Later he gave me a little more context for the idea. We navigate the world between the twin chasms of checking out and acting out. The temptation to fall into either one is strong. Checking out is the allure of retreating into myself, letting things happen however they will, trying to have nothing to do with it. The thinking goes: it’s not my problem, there’s nothing I can do. Acting out is the allure of imposing my will on the world, regardless of the resistance to it, maybe lashing out with a sharp word or impulsively breaking a rule to remind myself of my own power. The thinking goes: who cares what other people think, I can do what I want.
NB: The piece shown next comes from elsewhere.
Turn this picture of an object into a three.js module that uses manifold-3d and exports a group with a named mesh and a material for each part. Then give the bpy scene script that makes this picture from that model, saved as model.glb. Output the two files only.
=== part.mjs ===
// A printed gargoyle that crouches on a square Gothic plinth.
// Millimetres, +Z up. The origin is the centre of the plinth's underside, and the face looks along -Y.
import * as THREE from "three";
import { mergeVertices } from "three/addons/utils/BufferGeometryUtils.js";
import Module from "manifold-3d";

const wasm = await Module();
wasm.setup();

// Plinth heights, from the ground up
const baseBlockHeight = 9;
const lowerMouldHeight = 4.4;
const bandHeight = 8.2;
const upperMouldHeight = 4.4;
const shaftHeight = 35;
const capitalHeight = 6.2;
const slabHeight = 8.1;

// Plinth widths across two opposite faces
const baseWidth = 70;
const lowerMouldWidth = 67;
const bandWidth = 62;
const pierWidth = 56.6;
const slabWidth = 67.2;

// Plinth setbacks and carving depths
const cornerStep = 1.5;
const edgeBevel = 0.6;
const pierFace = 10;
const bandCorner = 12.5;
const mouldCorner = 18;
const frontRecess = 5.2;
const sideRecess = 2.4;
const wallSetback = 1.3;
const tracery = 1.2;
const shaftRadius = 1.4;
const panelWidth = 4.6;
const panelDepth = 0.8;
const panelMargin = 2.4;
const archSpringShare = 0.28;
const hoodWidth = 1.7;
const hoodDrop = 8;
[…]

In between these two chasms is the more nebulous and challenging space where we negotiate the nature of our togetherness. We acknowledge each other’s boundaries and make contact with them, touching, pushing gently a little, but with no intention either to shrink away or to break through. The fact that I move into that space with you and touch the boundary between us says that I care and want to be close, and the fact that I don’t try to break through it says that you might be able to trust me. The friction feels good.1
This space can be found in all kinds of interaction, like words and voice and body language, but being a very tactile person, I find the metaphor of physical touch appealing, and there are some areas where it seems to not even be a metaphor. One simple application I’ve found is in stretching. When something in my body is tight or painful, I find that repeatedly moving to engage just the very edge of the stiffness or pain is far more effective than pushing deep into it and trying to force it to release. Playing with the friction of this edge does indeed feel good, and I can feel how my body begins to trust my mind more, and releases the tension generously, knowing I’m not trying to force it or trick it into anything.
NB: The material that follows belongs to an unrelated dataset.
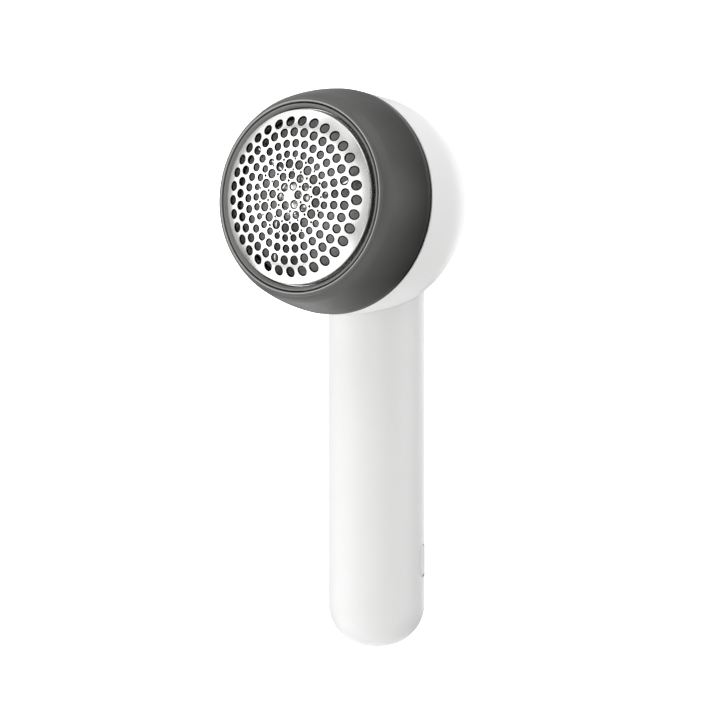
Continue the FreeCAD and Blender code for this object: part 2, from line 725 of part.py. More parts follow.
def make_handle_shell():
    dome = on_head(dome_body(-0.05, HEAD_RADIUS))
    grip = grip_body(0, SPIGOT_TOP - 1).cut(dome)
    spigot = rod(SPIGOT_RADIUS, 30, SPIGOT_TOP)
    tongue = block((-12, TONGUE_FRONT, SPIGOT_TOP - 4), (12, TONGUE_BACK, NECK_SCREW_Z + 3.5))
    tongue = tongue.common(rod(SPIGOT_RADIUS, 0, 100))
    bore = grip_body(GRIP_WALL, SPIGOT_TOP + 1)
    shell = fused(grip, spigot).cut(bore).fuse(tongue)
    cuts = [
        Part.makeCylinder(1.2, 20, FreeCAD.Vector(side * NECK_SCREW_X, 0, NECK_SCREW_Z), Y_AXIS)
        for side in (-1, 1)
    ]
    cuts.append(button_bar(RING_OUTER, 5, 20))
    cuts.append(at_port(pill(PORT_COVER_TALL + 2 * FIT, PORT_COVER_WIDE + 2 * FIT, port_floor(), 20)))
    cuts.append(at_port(pill(SOCKET_TALL + 0.5, SOCKET_WIDE + 0.5, 5, 20)))
    return shell.cut(cuts).removeSplitter()


def make_neck_screws():
    screw = pan_screw(2.2, 1.5, 0.95, 8.0)
    screws = []
    for side in (-1, 1):
        placed = about_axis(screw, 90, X_AXIS)
        placed.translate(FreeCAD.Vector(side * NECK_SCREW_X, TONGUE_FRONT, NECK_SCREW_Z))
        screws.append(placed)
    return Part.makeCompound(screws)


# ---------------------------------------------------------------- power button
RING_OUTER = 5.6
RING_INNER = BUTTON_RADIUS + FIT
BOARD_FRONT = 7.4
BOARD_THICK = 1.0
FLANGE_FACE = 11.4
FLANGE_THICK = 0.7
STEM_RADIUS = 1.5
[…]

I also notice this idea in how the physical world feels to the touch, in how many of the surfaces in our modern built environment are hard and unyielding. If I press on a wall or a piece of pavement, it presses back exactly as hard, no more and no less, seemingly fixed and unmoving,2 as if my presence doesn’t matter. But in nature, nearly everything yields and presses back: the blades of grass and the living soil, bending branches, the wind and the flowing water. Some beings are clearly alert and responding to my presence, like the birds chiffing their alarm calls overhead and the small foraging creatures diving for cover in the bushes. Some beings make their own presence known forcefully, like the rattlesnake, the blackberry cane, or the stinging nettle. To be immersed in such a world is to be reminded constantly that I am embodied, present, and alive.
At times, the friction of the world can feel uncomfortable, the scratches and stings intolerable, and I long to retreat to the dryness, the quiet, the smooth and harmless surfaces of a private room. But I notice that I mostly feel this way when I’m sick in body or spirit, when my strength is at a low ebb and feels like it won’t be enough to face the world. Sometimes resting in comfort is just what I need, but too much of it and I find I risk falling into the temptation to “check out” and not engage with a living reality that touches me back. When I remind myself that friction feels good, I can go out into the world and lean in more fully to the experience of being alive. In this state of mind, I find that to be immersed in a rich field of responsiveness, whether it’s a rainy field or the reverberation of a cathedral3 or a conversation partner who follows me closely4, is more deeply satisfying than checking out or acting out can ever be. Let us reach out, let us make contact, let us stay in touch.
Is this about sex? Well yes, that’s absolutely one of the applications, and I’ll leave you to work out the fairly obvious parallels for yourself.
If you’ve studied materials science you’ll know that all surfaces do in fact move when pressed, and one way to perceive this is to put a mirror on a wall and bounce a laser pointer off it at a shallow angle; you’ll notice the beam deflecting slightly when you lean against the wall. But movements this small are all but imperceptible to the body, and I think that’s important because the body is where our intuitively felt sense of reality comes from.
The acoustics of cathedrals may have been designed to create an aesthetic sense that we are tiny beings within a vast universe: on the one hand the felt sense of space tells us we’re small, but on the other hand we can hear ourselves as located in a specific place within the vastness, so we’re also present and significant. Our every cough and footfall ripples out and returns to us magnified and mysterious. This is a good overview of the connection between religious aesthetics and acoustic spaces.
Sasha Chapin does a great job of describing the appeal of being responded to in “What the humans like is responsiveness.”
In my 20's I noticed there was such a thing as being too comfortable, in the carpeted, temperature controlled cushion of a suburban home, for example. I'm still aware of that now in my 70's. I still prefer a hot water bottle on my icy feet rather than 72 degree central heat. Further aging will likely bring different opportunities for me to come up against reality--I aspire to welcome them.
I agree that gentle stretching is way better than the forced push that makes my bones pop and nerves yell. I rubbed the dew soaked grass today with wet hands flat and felt connected to our beautiful planet in gratitude and deep love.